• _WORK TO COMPLETE_
Select the lines below containing the word "finishes".

-- START OF DATA SECTION --

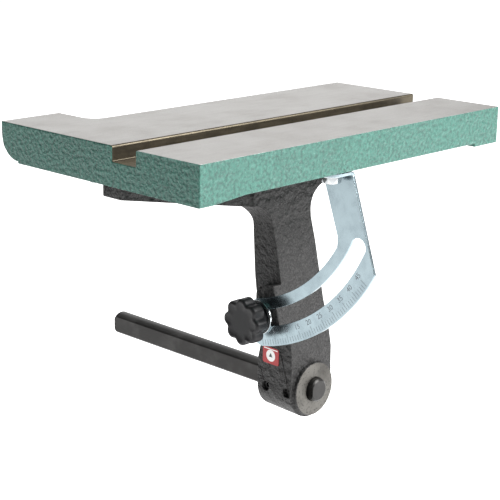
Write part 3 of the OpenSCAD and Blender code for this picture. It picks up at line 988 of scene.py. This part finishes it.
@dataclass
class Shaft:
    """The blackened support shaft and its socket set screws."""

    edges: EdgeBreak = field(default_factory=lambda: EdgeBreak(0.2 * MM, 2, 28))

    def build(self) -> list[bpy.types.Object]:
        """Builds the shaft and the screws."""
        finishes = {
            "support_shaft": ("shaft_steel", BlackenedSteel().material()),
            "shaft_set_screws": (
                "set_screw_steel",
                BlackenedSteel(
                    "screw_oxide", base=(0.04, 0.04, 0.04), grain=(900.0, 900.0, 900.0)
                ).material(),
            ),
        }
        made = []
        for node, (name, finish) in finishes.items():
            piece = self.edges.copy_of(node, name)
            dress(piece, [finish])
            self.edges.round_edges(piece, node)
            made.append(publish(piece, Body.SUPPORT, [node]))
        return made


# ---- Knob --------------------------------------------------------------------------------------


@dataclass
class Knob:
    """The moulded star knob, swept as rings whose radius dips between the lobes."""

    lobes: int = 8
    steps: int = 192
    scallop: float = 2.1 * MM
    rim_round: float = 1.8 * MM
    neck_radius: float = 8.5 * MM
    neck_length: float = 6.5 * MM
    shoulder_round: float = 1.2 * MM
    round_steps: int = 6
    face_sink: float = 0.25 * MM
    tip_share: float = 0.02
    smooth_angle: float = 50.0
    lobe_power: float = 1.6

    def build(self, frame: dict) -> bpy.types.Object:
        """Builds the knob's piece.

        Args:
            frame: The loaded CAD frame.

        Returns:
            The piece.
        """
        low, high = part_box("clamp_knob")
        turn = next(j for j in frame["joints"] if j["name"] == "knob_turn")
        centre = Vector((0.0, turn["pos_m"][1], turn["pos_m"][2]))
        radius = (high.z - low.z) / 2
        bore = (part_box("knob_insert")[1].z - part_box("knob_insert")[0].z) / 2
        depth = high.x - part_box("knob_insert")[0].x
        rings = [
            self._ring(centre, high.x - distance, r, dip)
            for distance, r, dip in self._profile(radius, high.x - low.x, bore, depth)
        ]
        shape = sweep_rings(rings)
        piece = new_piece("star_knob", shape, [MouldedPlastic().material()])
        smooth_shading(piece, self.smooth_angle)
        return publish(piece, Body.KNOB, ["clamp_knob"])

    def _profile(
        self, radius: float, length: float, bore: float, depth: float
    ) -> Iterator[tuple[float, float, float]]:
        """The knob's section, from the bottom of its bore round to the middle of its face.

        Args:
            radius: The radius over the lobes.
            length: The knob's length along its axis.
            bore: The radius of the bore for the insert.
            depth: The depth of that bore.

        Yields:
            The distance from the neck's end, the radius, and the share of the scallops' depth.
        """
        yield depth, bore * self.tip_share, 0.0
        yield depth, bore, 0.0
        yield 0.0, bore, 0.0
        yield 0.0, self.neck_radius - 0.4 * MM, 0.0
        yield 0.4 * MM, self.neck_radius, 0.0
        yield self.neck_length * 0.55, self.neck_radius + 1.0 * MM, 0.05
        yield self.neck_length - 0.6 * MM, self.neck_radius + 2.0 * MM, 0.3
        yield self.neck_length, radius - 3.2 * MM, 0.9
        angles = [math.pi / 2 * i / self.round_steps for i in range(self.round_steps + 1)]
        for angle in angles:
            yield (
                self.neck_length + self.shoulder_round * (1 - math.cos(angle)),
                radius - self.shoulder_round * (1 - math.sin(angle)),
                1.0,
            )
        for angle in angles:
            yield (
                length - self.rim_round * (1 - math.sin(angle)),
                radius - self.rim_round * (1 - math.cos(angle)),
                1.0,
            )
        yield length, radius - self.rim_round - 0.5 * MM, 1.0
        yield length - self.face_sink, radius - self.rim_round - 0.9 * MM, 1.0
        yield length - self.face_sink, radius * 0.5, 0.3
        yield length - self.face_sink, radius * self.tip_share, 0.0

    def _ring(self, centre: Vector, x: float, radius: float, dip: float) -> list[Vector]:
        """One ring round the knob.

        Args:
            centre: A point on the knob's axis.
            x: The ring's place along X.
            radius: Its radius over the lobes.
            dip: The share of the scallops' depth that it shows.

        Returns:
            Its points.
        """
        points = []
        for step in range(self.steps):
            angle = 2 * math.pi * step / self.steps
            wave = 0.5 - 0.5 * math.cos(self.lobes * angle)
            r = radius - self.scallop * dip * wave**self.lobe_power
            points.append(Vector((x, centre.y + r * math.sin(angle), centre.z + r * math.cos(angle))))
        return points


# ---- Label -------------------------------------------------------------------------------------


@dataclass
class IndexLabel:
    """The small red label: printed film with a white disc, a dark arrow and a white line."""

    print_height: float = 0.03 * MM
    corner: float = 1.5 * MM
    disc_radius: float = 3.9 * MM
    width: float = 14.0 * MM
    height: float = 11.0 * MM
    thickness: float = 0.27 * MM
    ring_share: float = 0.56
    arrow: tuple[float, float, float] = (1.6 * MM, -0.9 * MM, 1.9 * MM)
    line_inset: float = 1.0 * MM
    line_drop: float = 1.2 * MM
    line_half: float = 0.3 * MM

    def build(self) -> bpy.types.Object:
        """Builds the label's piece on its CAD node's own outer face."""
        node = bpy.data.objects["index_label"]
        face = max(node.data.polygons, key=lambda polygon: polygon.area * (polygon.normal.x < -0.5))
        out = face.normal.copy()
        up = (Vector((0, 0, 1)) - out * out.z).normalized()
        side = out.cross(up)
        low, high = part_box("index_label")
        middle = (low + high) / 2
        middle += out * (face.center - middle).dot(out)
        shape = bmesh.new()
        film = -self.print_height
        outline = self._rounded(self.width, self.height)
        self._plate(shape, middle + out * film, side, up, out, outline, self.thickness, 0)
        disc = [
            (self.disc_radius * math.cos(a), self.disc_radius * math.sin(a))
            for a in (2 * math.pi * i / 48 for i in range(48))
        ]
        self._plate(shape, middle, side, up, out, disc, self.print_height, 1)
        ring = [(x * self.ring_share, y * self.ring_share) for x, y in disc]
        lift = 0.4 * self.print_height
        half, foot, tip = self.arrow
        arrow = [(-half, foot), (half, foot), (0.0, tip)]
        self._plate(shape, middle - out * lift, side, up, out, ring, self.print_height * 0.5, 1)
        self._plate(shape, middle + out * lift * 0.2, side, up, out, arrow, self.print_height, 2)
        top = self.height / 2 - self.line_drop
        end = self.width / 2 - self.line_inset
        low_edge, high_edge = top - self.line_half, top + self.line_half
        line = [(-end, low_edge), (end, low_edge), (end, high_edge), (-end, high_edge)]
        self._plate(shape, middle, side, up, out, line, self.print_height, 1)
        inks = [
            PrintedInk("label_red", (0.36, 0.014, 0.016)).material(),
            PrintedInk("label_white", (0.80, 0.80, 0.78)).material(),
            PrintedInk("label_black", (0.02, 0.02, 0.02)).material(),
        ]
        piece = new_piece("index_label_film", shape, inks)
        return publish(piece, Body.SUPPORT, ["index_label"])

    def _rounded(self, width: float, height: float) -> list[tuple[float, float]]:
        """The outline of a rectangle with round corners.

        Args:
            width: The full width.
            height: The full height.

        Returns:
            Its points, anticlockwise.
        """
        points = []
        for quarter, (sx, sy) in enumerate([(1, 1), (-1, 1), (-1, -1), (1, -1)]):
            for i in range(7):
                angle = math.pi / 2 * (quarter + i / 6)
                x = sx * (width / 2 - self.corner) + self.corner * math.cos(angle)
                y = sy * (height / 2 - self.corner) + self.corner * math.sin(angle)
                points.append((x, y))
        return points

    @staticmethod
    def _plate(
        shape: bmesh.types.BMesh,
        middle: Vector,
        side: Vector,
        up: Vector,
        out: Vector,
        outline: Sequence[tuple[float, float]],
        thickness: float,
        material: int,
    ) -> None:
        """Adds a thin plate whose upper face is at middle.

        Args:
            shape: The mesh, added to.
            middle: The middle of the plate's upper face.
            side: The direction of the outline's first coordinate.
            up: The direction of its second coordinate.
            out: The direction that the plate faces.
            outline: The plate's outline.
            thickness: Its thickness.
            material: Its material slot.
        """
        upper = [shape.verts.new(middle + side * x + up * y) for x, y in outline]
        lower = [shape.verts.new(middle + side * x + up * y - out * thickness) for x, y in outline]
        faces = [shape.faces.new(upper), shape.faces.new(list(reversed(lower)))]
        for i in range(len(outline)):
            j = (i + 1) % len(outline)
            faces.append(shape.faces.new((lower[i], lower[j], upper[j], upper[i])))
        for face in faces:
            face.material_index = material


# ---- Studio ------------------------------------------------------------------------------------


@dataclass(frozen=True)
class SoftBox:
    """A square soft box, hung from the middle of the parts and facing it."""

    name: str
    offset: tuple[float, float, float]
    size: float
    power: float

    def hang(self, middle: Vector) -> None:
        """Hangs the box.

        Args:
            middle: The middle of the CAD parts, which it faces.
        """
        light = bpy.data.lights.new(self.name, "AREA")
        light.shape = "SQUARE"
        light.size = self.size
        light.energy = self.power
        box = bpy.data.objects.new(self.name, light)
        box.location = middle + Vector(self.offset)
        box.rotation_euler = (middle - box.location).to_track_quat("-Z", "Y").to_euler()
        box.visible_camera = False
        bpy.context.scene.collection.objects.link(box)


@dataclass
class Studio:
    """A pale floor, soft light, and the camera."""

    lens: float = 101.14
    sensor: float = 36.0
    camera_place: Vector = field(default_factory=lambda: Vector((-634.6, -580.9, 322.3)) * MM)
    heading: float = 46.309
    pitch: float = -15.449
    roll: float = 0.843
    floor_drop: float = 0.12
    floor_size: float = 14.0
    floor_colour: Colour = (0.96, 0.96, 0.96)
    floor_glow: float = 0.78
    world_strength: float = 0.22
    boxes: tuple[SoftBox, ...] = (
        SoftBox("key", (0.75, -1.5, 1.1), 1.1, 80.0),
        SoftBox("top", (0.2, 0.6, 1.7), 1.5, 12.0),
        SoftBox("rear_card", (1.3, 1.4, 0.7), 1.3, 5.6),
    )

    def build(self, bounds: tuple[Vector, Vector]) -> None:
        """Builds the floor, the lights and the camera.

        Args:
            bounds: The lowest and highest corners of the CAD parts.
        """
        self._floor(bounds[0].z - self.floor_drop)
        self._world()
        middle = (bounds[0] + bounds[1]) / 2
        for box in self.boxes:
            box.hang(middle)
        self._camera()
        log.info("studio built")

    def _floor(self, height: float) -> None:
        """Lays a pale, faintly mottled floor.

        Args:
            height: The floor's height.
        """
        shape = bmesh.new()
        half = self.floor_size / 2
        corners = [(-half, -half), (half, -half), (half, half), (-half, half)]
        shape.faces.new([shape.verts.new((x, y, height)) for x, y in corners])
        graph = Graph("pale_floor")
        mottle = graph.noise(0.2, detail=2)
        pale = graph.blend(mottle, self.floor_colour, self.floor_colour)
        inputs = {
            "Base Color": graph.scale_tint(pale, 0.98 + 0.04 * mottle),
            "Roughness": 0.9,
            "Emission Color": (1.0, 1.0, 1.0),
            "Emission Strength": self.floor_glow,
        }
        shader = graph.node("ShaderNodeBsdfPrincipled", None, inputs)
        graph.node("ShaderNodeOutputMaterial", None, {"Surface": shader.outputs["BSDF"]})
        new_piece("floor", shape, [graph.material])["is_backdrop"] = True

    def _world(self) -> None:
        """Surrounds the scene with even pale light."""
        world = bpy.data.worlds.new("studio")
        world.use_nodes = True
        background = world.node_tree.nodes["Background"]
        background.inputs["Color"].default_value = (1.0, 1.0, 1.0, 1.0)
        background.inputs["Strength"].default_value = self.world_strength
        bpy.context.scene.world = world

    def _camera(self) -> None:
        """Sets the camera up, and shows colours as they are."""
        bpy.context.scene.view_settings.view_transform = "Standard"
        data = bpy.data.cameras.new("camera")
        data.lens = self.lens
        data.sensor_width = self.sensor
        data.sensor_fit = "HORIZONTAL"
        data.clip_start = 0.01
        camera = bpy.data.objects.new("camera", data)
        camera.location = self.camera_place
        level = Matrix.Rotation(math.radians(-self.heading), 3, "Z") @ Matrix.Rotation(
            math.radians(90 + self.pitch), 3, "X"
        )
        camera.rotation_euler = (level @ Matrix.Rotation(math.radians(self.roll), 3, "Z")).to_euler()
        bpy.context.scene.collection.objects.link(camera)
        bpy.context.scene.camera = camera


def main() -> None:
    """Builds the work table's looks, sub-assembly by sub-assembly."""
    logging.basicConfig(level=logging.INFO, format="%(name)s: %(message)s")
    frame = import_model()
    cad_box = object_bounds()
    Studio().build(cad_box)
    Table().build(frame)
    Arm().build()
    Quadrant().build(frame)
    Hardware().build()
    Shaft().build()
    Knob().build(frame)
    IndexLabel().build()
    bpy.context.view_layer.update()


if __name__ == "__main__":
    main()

-- END OF DATA SECTION --

• _TASK RESPONSE_
Write part 3 of the OpenSCAD and Blender code for this picture. It picks up at line 988 of scene.py. This part finishes it.
        finishes = {
        for node, (name, finish) in finishes.items():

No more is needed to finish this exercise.